--- INFORMATION SUPPLIED ---
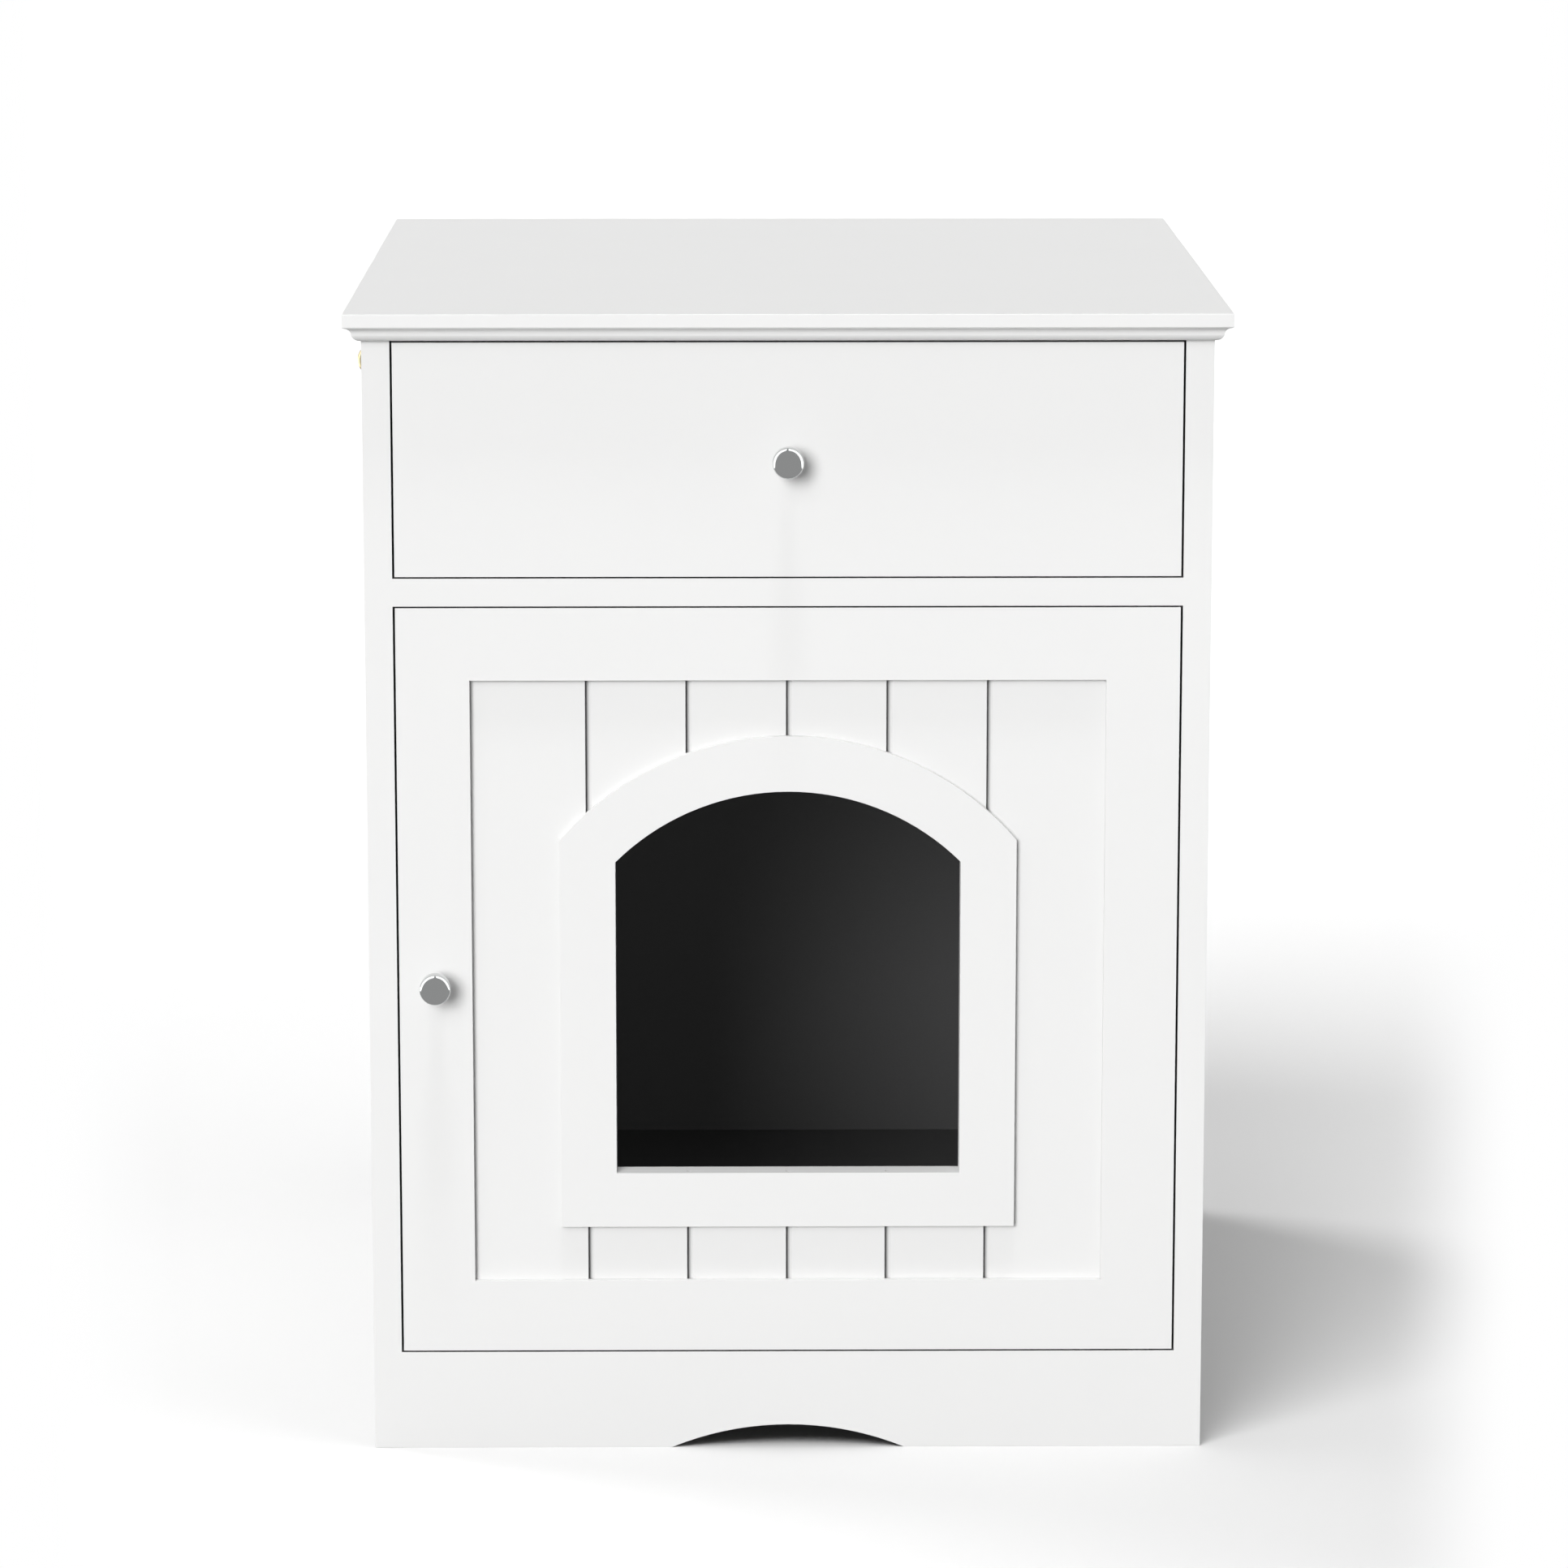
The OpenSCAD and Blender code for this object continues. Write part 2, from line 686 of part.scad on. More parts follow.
// Brass hook for the scoop, screwed into the left side panel: a three-quarter ring in the XZ plane
hook_line_r = hook_r - hook_wire / 2;   // radius of the wire's centre line
hook_pin_z = hook_z + hook_line_r;      // height of the threaded shank
hook_bend = 235;                        // angle that the wire is bent through
hook_shank_d = hook_wire + 0.3;
hook_tip_d = hook_wire + 0.8;
module scoop_hook() {
  color(brass) {
    translate([hook_x, hook_y, hook_z]) rotate([90, 0, 0]) rotate([0, 0, 90])
      rotate_extrude(angle = hook_bend) translate([hook_line_r, 0]) circle(d = hook_wire);
    translate([hook_x, hook_y, hook_z]) rotate([90, 0, 0]) rotate([0, 0, 90 + hook_bend])
      translate([hook_line_r, 0]) sphere(d = hook_tip_d);
    rod_x([hook_x - slip, hook_y, hook_pin_z], hook_shank_d, -half + hook_thread - hook_x + slip);
    rod_x([-half - hook_collar, hook_y, hook_pin_z], hook_collar_d, hook_collar);
  }
}

// ---------- door ----------

// A stile on the right, grooved for the panel and the rails' tongues, bored for the bushes
module stile() {
  difference() {
    box([field_half, yf, door_z0], [front_half, door_back, door_z1]);
    box([field_half - over, panel_y - fit, door_z0 - over],
        [field_half + panel_groove, panel_y + panel_t + fit, door_z1 + over]);
  }
}
module bush_holes() {
  rod_z([pivot_x, pivot_y, door_z0 - over], bush_d + 2 * fit, bush_l + over + fit);
  rod_z([pivot_x, pivot_y, door_z1 - bush_l - fit], bush_d + 2 * fit, bush_l + over + fit);
}
module door_stile_right() { color(white) difference() { stile(); bush_holes(); } }
module door_stile_left() {
  color(white) difference() {
    mirror([1, 0, 0]) stile();
    translate([knob_x, yf, knob_z]) knob_screw_hole(front_t);
  }
}

// A rail that starts at z0, with tongues at its ends; up tells which edge holds the panel
module rail(z0, up) {
  g = up ? z0 + stile_w - panel_groove : z0 - over;
  difference() {
    union() {
      box([-field_half, yf, z0], [field_half, door_back, z0 + stile_w]);
      box([-field_half - tongue, panel_y, z0], [field_half + tongue, panel_y + panel_t, z0 + stile_w]);
    }
    box([-front_half, panel_y - fit, g], [front_half, panel_y + panel_t + fit, g + panel_groove + over]);
  }
}
module door_rail_lower() { color(white) rail(door_z0, true); }
module door_rail_upper() {
  color(white) difference() {
    rail(door_z1 - stile_w, false);
    for (x = strike_screw_x) translate([catch_x + x, door_back, strike_z]) rotate([-90, 0, 0])
      translate([0, 0, strike_t]) wood_screw_hole();
  }
}

module door_panel() {
  h = field_half + tongue;
  color(white) difference() {
    box([-h, panel_y, field_z0 - tongue], [h, panel_y + panel_t, field_z1 + tongue]);
    slab_y(panel_y - over, panel_t + 2 * over) arch_shape(0);
    for (i = [-2:2]) translate([i * plank_w, panel_y, field_z0 - panel_groove - over])
      linear_extrude(field_z1 - field_z0 + 2 * panel_groove + 2 * over) polygon([
        [-plank_square, -over], [-plank_square, plank_groove_d], [slip * 2 - plank_square, plank_groove_d],
        [plank_groove_w - plank_square, 0], [plank_groove_w - plank_square, -over]
      ]);
  }
}

module arch_ring() { difference() { arch_shape(trim_w); arch_shape(0); } }
module arch_trim_front() { color(white) slab_y(yf, recess) arch_ring(); }
module arch_trim_rear() { color(white) slab_y(panel_y + panel_t, rear_trim_t) arch_ring(); }

module bush() {
  difference() {
    union() {
      rod_z([0, 0, 0], bush_d, bush_l);
      rod_z([0, 0, -bush_flange], bush_flange_d, bush_flange);
    }
    rod_z([0, 0, -bush_flange - over], pin_d + 2 * spin, bush_l + bush_flange);
  }
}
module pivot_bushes() {
  color(black) {
    translate([pivot_x, pivot_y, door_z0]) bush();
    translate([pivot_x, pivot_y, door_z1]) mirror([0, 0, 1]) bush();
  }
}

module door_knob() { color(chrome) translate([knob_x, yf, knob_z]) knob(); }
module door_knob_screw() { color(zinc) translate([knob_x, yf, knob_z]) knob_screw(front_t); }

strike_screw_x = [-12, 12];
strike_z = door_z1 - 3 - strike_h / 2;
module strike_plate() {
  color(steel) difference() {
    box([catch_x - strike_w / 2, door_back, strike_z - strike_h / 2],
        [catch_x + strike_w / 2, door_back + strike_t, strike_z + strike_h / 2]);
    for (x = strike_screw_x) translate([catch_x + x, door_back, strike_z]) rotate([-90, 0, 0])
      translate([0, 0, strike_t]) wood_screw_hole();
  }
}
module strike_screws() {
  color(zinc) for (x = strike_screw_x) translate([catch_x + x, door_back, strike_z]) rotate([-90, 0, 0])
    translate([0, 0, strike_t]) wood_screw();
}

// ---------- drawer ----------

peg_x = box_half + drawer_t / 2;
module drawer_front() {
  color(white) difference() {
    box([-front_half, yf, drawer_z0], [front_half, box_y, drawer_z1]);
    translate([0, yf, drawer_knob_z]) knob_screw_hole(front_t);
    both_sides() for (z = peg_z) rod_y([peg_x, box_y - peg_l / 2 - fit, z], peg_d + 2 * fit, peg_l);
    box([-box_half - bottom_in, box_y - bottom_in, bottom_z - fit],
        [box_half + bottom_in, box_y + over, bottom_z + drawer_bottom_t + fit]);
  }
}

module drawer_side() {
  difference() {
    box([box_half, box_y, side_z], [room_in, box_y + box_l, side_z + drawer_h]);
    box([box_half - over, box_y - over, bottom_z - fit],
        [box_half + bottom_in, box_y + box_l + over, bottom_z + drawer_bottom_t + fit]);
    for (z = peg_z) rod_y([peg_x, box_y - over, z], peg_d + 2 * fit, over + peg_l / 2 + fit);
    for (y = runner_screw_y)
      rod_z([room_in - drawer_t / 2, rail_y + y, side_z - over], wood_screw_d + 2 * fit,
            over + rail_screw_l - steel_t + fit);
  }
}
module drawer_side_right() { color(white) drawer_side(); }
module drawer_side_left() { color(white) mirror([1, 0, 0]) drawer_side(); }

module drawer_back() {
  y1 = box_y + box_l;
  color(white) box([-box_half, y1 - drawer_t, bottom_z + drawer_bottom_t + fit],
                   [box_half, y1, side_z + drawer_h]);
}

module drawer_bottom() {
  g = bottom_in - slip;
  color(dark) box([-box_half - g, box_y - g, bottom_z], [box_half + g, box_y + box_l, bottom_z + drawer_bottom_t]);
}

module drawer_dowels() {
  color(beech) both_sides() for (z = peg_z) rod_y([peg_x, box_y - peg_l / 2, z], peg_d, peg_l);
}

module drawer_knob() { color(chrome) translate([0, yf, drawer_knob_z]) knob(); }
module drawer_knob_screw() { color(zinc) translate([0, yf, drawer_knob_z]) knob_screw(front_t); }

top_panel();
side_panel_left();
side_panel_right();
divider_shelf();
floor_panel();
kick_board();
back_panel();
rear_top_rail();
rear_base_rail();
confirmat_screws();
screw_caps();
cam_discs();
cam_bolts();
wood_dowels();
runner_left();
runner_right();
runner_axles();
runner_screws();
front_roller_left();
front_roller_right();
pivot_plate_lower();
pivot_plate_upper();
pivot_screws();
catch_housing();
catch_poles();
catch_screws();
scoop_hook();
door_stile_left();
door_stile_right();
door_rail_upper();
door_rail_lower();
door_panel();
arch_trim_front();
arch_trim_rear();
pivot_bushes();
door_knob();
door_knob_screw();
strike_plate();
strike_screws();
drawer_front();
drawer_side_left();
drawer_side_right();
drawer_back();
drawer_bottom();
drawer_dowels();
drawer_knob();
drawer_knob_screw();
drawer_runner_left();
drawer_runner_right();
drawer_axles();
drawer_runner_screws();
rear_roller_left();
rear_roller_right();
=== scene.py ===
# Cabinet litter box with a drawer over a side-hung door with an arched cat entrance.
# Everything is in metres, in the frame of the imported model: +X right, +Y back, +Z up.
from math import cos, pi, radians, sin

import bmesh
import bpy
from mathutils import Matrix, Vector


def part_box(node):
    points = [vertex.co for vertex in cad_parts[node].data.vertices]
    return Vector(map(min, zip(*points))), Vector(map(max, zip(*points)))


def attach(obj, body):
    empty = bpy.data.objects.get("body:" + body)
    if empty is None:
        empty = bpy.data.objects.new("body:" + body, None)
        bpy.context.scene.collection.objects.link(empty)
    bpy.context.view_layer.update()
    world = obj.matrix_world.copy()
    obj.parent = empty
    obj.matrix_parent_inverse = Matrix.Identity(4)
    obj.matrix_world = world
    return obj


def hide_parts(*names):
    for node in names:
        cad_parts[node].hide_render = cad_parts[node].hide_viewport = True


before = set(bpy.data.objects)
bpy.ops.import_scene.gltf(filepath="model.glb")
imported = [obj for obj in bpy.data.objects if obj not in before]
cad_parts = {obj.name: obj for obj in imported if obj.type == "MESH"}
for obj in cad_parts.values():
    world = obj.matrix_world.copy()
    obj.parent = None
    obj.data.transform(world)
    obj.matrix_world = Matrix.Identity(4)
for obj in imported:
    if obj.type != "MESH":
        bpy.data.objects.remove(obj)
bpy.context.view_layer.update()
scene = bpy.context.scene
mm = 0.001
weld = 0.002 * mm                             # points of a CAD mesh that lie closer than this are one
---
Write the lines again exactly, beginning at the line that has "top_panel();" and stopping after the line that has "obj.matrix_world = world"; include no other lines.

TASK OUTPUT »
top_panel();
side_panel_left();
side_panel_right();
divider_shelf();
floor_panel();
kick_board();
back_panel();
rear_top_rail();
rear_base_rail();
confirmat_screws();
screw_caps();
cam_discs();
cam_bolts();
wood_dowels();
runner_left();
runner_right();
runner_axles();
runner_screws();
front_roller_left();
front_roller_right();
pivot_plate_lower();
pivot_plate_upper();
pivot_screws();
catch_housing();
catch_poles();
catch_screws();
scoop_hook();
door_stile_left();
door_stile_right();
door_rail_upper();
door_rail_lower();
door_panel();
arch_trim_front();
arch_trim_rear();
pivot_bushes();
door_knob();
door_knob_screw();
strike_plate();
strike_screws();
drawer_front();
drawer_side_left();
drawer_side_right();
drawer_back();
drawer_bottom();
drawer_dowels();
drawer_knob();
drawer_knob_screw();
drawer_runner_left();
drawer_runner_right();
drawer_axles();
drawer_runner_screws();
rear_roller_left();
rear_roller_right();
=== scene.py ===
# Cabinet litter box with a drawer over a side-hung door with an arched cat entrance.
# Everything is in metres, in the frame of the imported model: +X right, +Y back, +Z up.
from math import cos, pi, radians, sin

import bmesh
import bpy
from mathutils import Matrix, Vector


def part_box(node):
    points = [vertex.co for vertex in cad_parts[node].data.vertices]
    return Vector(map(min, zip(*points))), Vector(map(max, zip(*points)))


def attach(obj, body):
    empty = bpy.data.objects.get("body:" + body)
    if empty is None:
        empty = bpy.data.objects.new("body:" + body, None)
        bpy.context.scene.collection.objects.link(empty)
    bpy.context.view_layer.update()
    world = obj.matrix_world.copy()
    obj.parent = empty
    obj.matrix_parent_inverse = Matrix.Identity(4)
    obj.matrix_world = world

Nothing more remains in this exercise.